Mallard (NASDAQ:MACU) announced this morning that it plans to begin liquidating its trust on April 29, after facing high redemptions connected with its April 25 vote to extend its transaction deadline to October 29.

At the vote, 77.67% of shareholders opted to redeem, which would have reduced Mallard’s trust from $110 million to about $23.7 million. The latest round of announced SPAC deals has been for smaller and smaller targets, but even at that, this would have left it with little to work with, particularly in a tough PIPE market.
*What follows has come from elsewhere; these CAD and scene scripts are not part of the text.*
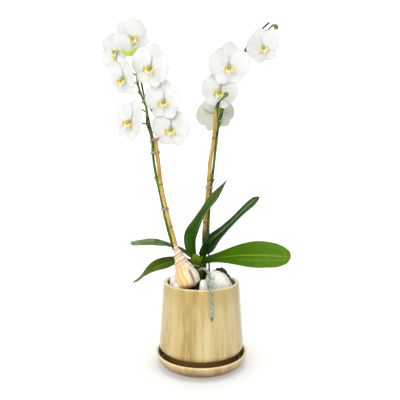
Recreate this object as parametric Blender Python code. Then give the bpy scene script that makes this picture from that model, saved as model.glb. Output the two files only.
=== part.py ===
"""Potted moth orchid: two flower spikes tied to bamboo stakes, standing in a glazed pot on its saucer.

Run with: blender --background --python part.py
Units are metres and +Z is up. The origin is the centre of the saucer's foot, on the surface it stands on.
-Y is the side that most flowers face. Plant points are measured from the centre of the bark's surface.
"""

import math
from dataclasses import dataclass

import bmesh
import bpy
from mathutils import Matrix, Vector

# ---------------------------------------------------------------- driving dimensions
TOUCH_GAP = 0.0003  # left between pieces that touch

SAUCER_MARGIN = 0.0060  # the saucer's lip stands this far outside the pot's widest part
SAUCER_FOOT_SETBACK = 0.0202
SAUCER_HEIGHT = 0.0245
SAUCER_WALL = 0.0042
SAUCER_FLOOR = 0.0060

POT_HEIGHT = 0.1457  # from the saucer's floor to the rim
POT_RIM_RADIUS = 0.0700
POT_BASE_RADIUS = 0.0777  # the widest, at the bottom of the tapered wall
POT_FOOT_SETBACK = 0.0087
POT_FOOT_HEIGHT = 0.0235
POT_BASE_ROUND = 0.0062
POT_WALL = 0.0080
POT_FLOOR = 0.0090
DRAIN_RADIUS = 0.0080
BARK_BELOW_RIM = 0.0100

STEM_RADIUS = 0.0092
STEM_HEIGHT = 0.0560
STEM_DEPTH = 0.0200
STEM_CENTRE = (-0.008, 0.002)

SPIKE_RADIUS = 0.0029
SPIKE_TIP_RADIUS = 0.0017
STAKE_RADIUS = 0.0040
WIRE_RADIUS = 0.0016
PEDICEL_RADIUS = 0.0014
ROOT_RADIUS = 0.0027
CLIP_THICKNESS = 0.0009
CLIP_HEIGHT = 0.0042

ROOT_STEPS = 30
LEAF_THICKNESS = 0.0020
TEPAL_THICKNESS = 0.0012

# ---------------------------------------------------------------- derived places
SAUCER_LIP_RADIUS = POT_BASE_RADIUS + SAUCER_MARGIN
SAUCER_FOOT_RADIUS = SAUCER_LIP_RADIUS - SAUCER_FOOT_SETBACK
POT_FOOT_RADIUS = POT_BASE_RADIUS - POT_FOOT_SETBACK
POT_BOTTOM = SAUCER_FLOOR + TOUCH_GAP
RIM_Z = SAUCER_FLOOR + POT_HEIGHT
BASE_Z = POT_BOTTOM + POT_FOOT_HEIGHT + POT_BASE_ROUND
BARK_TOP = RIM_Z - BARK_BELOW_RIM
RIM_ABOVE_BARK = RIM_Z - BARK_TOP
INSIDE_RADIUS = POT_RIM_RADIUS - POT_WALL
DRESSING_REACH = 0.0620  # the opening that the shells were laid out in
DRESSING_SCALE = INSIDE_RADIUS / DRESSING_REACH

ROUND_STEPS = 40
TUBE_SIDES = 8
THIN_SIDES = 6


def pot_radius(z):
    """Outer radius of the pot's tapered wall at a height."""
    share = (z - BASE_Z) / (RIM_Z - BASE_Z)
    return POT_BASE_RADIUS + share * (POT_RIM_RADIUS - POT_BASE_RADIUS)


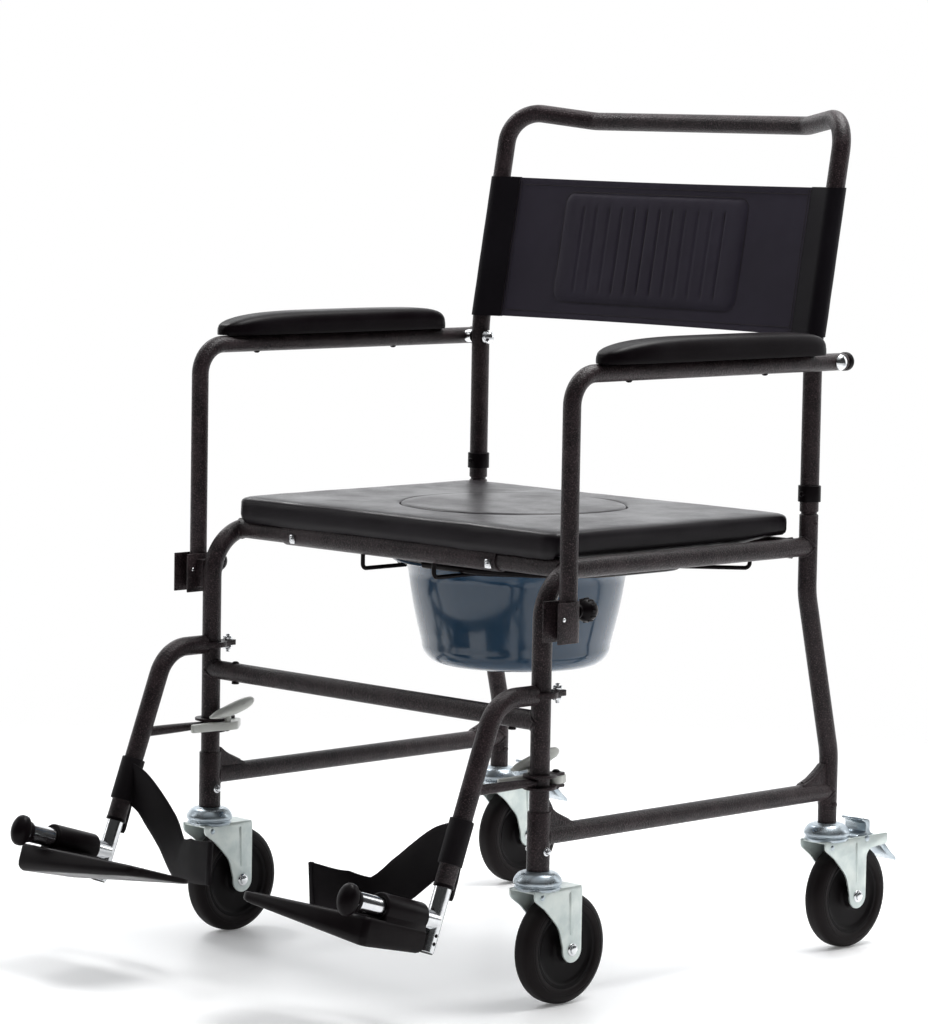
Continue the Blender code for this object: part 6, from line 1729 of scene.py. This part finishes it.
def moved(meshes, offset):
    made = []
    for mesh in meshes:
        copy = mesh.copy()
        copy.transform(Matrix.Translation(offset))
        made.append(copy)
    return made


def build_castors():
    forks = {braked: fork_meshes(braked) for braked in (False, True)}
    race, tyre, hub, axle, pedal = race_mesh(), tyre_mesh(), hub_mesh(), axle_meshes(), pedal_meshes()
    plate_top = CASTOR_TOP_Z - DOME_HEIGHT
    wide = FORK_HALF_INSIDE + FORK_PLATE
    for label, s in SIDES:
        for end, leg_y, braked in (("front", FRONT_Y, False), ("rear", REAR_LOW_Y, True)):
            place = "%s_%s" % (end, label)
            castor, wheel = "castor_" + place, "wheel_" + place
            swivel = Vector((s * HALF_TRACK, leg_y, 0))
            hub_at = swivel + Vector((0, CASTOR_TRAIL, WHEEL_R))
            piece(place + "_fork", castor, "zinc", moved(forks[braked], swivel), ["castor_fork_" + place])
            piece(place + "_swivel_race", castor, "zinc_bright", moved([race], swivel), angle=50)
            rivets = [dome_head((swivel.x + way * (wide - 0.0001), leg_y - 0.0125, plate_top - 0.0075), (way, 0, 0),
                                0.0032, 0.0014) for way in (-1, 1)]
            piece(place + "_fork_rivets", castor, "zinc_bright", rivets)
            piece(place + "_axle", castor, "chrome", moved(axle, hub_at), ["castor_axle_" + place])
            piece(place + "_tyre", wheel, "tyre_rubber", moved([tyre], hub_at), ["castor_wheel_" + place], angle=50)
            piece(place + "_wheel_centre", wheel, "wheel_plastic", moved([hub], hub_at), angle=50)
            if braked:
                pin = swivel + Vector((0, PEDAL_PIN_BACK, PEDAL_PIN_Z))
                piece(label + "_pedal", "pedal_" + label, "zinc_bright", moved(pedal, pin), ["brake_pedal_" + label])


light_world(place_camera())
for lamp_row in LAMPS:
    softbox(*lamp_row)
lay_floor()
make_finishes()
for side_label, side_sign in SIDES:
    build_side_frame(side_label, side_sign)
    build_armrest(side_label, side_sign)
    build_arm_socket(side_label, side_sign)
    build_hanger(side_label, side_sign)
build_cross_rails()
build_backrest()
build_sling()
build_seat()
build_pan()
build_castors()

bpy.context.scene.view_settings.view_transform = "Standard"
bpy.context.view_layer.update()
Now all shareholders of record will receive the estimated $10.10 pro rata share of the trust over the 10 days following April 29. Mallard becomes the third SPAC to liquidate in 2022 following Burgundy Technology in March and both CHP and Alberton last week.

Both Mallard and Burgundy IPO’d at about the same time in October 2020 and August 2020, respectively, and neither entered into a definitive agreement during their search window. Unlike Burgundy, however, Mallard did not have the ability to extend its deadline automatically with a contribution to its trust, but rather had to request an extension by shareholder vote, which may have made this tougher for investors to swallow.

CHP and Alberton each announced deals, and CHP opted to liquidate after mutually agreeing to terminate its transaction with Accelus. Alberton, meanwhile, was forced to liquidate after an exceptionally long 15-month SEC review of its combination with SolarMax.

As such, 2022 is on pace to have the most SPAC liquidations of the past 12 years, surpassing 2019, which saw five. But as with number of deals that have been terminated recently, the actual rate of terminations and liquidations has been steadily falling. Heading into 2019, the SPAC market had seen 80 SPAC IPOs in the previous two years. Heading into 2022, we’d seen 861 over the previous 24 months, or a ten-fold difference.

A certain amount of churn is healthy for the market and it would take an extreme uptick in the pace of liquidations to match the proportion of SPACs that liquidated in the years before the 2020 SPAC boom.